ちいさなことにムキになるとゆずらないA君。なんともかみあわない国際交流……。場をなごませようと、カズオがコーラの2リットルボトルをA君につごうとしました。



インド人A君の災難7

2017-01-06 18:57:09 | 日記
前回から続いています。おでんの具をひと通り食べさせると、A君の皿には和辛子がなくなってきました。でも、彼は遠慮して「からしをクダサイ」とは言えません。

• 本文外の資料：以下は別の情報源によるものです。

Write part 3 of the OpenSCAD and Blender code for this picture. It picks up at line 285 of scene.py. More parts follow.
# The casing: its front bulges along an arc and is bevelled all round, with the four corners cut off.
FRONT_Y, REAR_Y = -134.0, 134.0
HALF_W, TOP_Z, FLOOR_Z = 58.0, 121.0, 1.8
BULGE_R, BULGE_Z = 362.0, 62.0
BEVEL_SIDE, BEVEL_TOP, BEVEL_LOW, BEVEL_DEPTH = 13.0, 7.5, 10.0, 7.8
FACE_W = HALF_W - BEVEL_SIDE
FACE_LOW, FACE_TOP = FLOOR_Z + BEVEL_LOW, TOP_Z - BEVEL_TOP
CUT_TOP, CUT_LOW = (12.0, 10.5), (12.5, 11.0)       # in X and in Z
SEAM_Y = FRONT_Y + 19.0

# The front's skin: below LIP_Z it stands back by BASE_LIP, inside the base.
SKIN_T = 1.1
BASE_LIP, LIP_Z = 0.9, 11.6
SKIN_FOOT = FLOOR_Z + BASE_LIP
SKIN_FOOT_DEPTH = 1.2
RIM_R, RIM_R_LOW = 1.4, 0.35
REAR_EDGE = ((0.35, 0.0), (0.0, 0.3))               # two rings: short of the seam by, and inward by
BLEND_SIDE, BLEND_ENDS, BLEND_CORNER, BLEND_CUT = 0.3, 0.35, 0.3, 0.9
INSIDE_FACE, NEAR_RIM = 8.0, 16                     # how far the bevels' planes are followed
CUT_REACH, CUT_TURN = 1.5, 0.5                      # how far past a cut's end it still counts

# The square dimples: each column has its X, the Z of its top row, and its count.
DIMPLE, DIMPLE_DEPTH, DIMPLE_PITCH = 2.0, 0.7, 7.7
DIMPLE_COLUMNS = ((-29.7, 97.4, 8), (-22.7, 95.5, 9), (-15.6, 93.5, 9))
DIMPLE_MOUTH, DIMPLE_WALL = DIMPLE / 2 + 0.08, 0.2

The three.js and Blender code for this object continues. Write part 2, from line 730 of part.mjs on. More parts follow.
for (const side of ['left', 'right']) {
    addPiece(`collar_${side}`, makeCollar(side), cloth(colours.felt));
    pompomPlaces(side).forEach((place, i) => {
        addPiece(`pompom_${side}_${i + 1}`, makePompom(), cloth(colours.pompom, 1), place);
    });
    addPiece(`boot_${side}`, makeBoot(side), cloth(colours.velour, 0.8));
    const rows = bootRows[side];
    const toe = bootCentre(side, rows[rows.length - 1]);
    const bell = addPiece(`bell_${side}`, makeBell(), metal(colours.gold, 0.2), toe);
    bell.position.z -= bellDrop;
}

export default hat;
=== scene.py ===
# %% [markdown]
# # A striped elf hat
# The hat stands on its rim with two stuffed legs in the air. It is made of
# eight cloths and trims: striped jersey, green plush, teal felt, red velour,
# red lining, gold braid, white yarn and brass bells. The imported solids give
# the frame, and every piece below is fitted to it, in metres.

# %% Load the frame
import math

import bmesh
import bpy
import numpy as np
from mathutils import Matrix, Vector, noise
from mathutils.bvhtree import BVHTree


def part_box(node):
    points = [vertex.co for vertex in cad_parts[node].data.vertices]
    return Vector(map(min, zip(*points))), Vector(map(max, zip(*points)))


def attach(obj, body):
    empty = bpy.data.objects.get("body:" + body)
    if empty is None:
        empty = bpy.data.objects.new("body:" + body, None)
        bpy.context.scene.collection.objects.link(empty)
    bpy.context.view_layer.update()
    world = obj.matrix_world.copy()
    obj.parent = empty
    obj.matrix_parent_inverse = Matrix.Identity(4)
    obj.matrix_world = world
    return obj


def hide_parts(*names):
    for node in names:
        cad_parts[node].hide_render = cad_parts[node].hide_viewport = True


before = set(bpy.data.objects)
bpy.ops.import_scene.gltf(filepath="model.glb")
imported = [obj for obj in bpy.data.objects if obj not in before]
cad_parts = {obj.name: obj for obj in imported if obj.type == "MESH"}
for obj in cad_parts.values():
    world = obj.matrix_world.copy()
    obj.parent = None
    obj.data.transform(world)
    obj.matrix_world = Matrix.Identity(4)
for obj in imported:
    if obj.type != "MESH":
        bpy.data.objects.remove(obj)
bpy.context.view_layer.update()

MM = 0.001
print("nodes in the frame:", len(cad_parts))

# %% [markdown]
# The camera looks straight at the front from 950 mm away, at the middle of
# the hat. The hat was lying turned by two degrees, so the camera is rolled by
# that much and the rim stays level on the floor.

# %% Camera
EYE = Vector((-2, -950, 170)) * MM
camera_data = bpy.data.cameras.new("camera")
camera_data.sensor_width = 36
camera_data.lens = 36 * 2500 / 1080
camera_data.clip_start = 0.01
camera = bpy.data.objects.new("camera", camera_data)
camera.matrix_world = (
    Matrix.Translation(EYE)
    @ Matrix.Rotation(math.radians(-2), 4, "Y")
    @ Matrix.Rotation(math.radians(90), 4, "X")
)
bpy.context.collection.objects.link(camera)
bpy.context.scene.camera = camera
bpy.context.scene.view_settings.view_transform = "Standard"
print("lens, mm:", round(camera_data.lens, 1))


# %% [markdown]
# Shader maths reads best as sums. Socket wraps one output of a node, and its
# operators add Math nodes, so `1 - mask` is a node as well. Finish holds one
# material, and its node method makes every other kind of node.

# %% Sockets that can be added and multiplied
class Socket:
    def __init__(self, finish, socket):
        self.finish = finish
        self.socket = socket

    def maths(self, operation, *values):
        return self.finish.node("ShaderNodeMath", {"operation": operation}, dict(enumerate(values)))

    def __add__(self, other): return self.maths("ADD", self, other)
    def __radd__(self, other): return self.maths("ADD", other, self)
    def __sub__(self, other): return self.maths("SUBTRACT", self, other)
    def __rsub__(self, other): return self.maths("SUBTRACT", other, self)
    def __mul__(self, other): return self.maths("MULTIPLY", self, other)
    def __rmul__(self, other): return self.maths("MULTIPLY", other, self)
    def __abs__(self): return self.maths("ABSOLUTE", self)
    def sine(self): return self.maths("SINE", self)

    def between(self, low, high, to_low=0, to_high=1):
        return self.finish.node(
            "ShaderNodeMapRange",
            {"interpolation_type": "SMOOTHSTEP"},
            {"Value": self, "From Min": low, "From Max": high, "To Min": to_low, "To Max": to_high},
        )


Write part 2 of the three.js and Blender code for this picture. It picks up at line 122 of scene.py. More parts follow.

フフフ、追加の辛子はあげないよ。私はここぞとばかりに、おせち料理をさしだしました。

「はい、おせち料理あるよ。これ、なます」
「なます?」

最後に残った和辛子を、なますにたっぷりつけて食べるA君。気の遠くなるような顔をして食べながら、皿に残った細くて白い物質を見つめ、A君は聞いた。

「これはなんデスカ?」
「大根の細切り」
「だいこん?」

そこでカズオに聞く私。

「そうそう。えーと、英語でラデッシュだったけ、カズオ?」
「なんだっけなあ~」
「いや、でもこれは世界共通でいいのか?」
「わかんねえ」

2人がやりとりしているあいだ、英語でイメージが通じず、しきりに首をひねるA君。

あとで調べてみると、radish (ラディッシュ)でいいらしいのですが、他の国では形が小さかったり、赤かったりするようですね。日本の大根なら「Japanese white radish」がいいようです。

でも、このときの私にはそんなことはどうでもよくなっていました。もっと生臭いものをA君に食わせてやろう、フフフ。